Now, technically, that was it! Let’s plot the distribution we have calculated and see how we are doing.

ci(unlist(sims[,2]), FALSE)
hist(unlist(sims[,2]))
## 4.998482    5.001254    5.004026

We see a rather normal plot of the number of times it takes to get in a door ~5 doors until a sale (not bad!)

If we were curious the probability of times we would have to knock on 6 doors or more, all we do is take the average of a boolean comparison.

mean(unlist(sims[,2]) > 6)
## 0.01636

That’s pretty impressive! If you were to go knock on doors, you 9/10 times you would get a sale before hitting 6-7 doors.

Assessing performance

Now, this is only in the case of having a true parameter of interest. As you noticed the many confidence intervals we generated with the replicate() function, our confidence intervals will not always capture the true mean. However, if we have a good enough model, all of our confidence intervals should contain the true value 95% of the time. Let’s take a look.

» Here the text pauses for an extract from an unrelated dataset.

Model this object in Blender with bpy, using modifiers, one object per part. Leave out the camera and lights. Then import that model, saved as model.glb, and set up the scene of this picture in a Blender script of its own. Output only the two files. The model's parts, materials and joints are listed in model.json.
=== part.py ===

interval <- dplyr::select(sims,-2)
true_mean <- 1/p 
mean(interval[1] < true_mean & true_mean < interval[2])
## 0.9425

For the geometric distribution, the true probability is 1/p. By sticking that into our comparison, we get about 94.25%. This confirms that we haven’t done our model incorrectly!

Now you’re happy, and the pest agency is happy. Everybody is happy. You’ll know how well you are progressing as you move forward!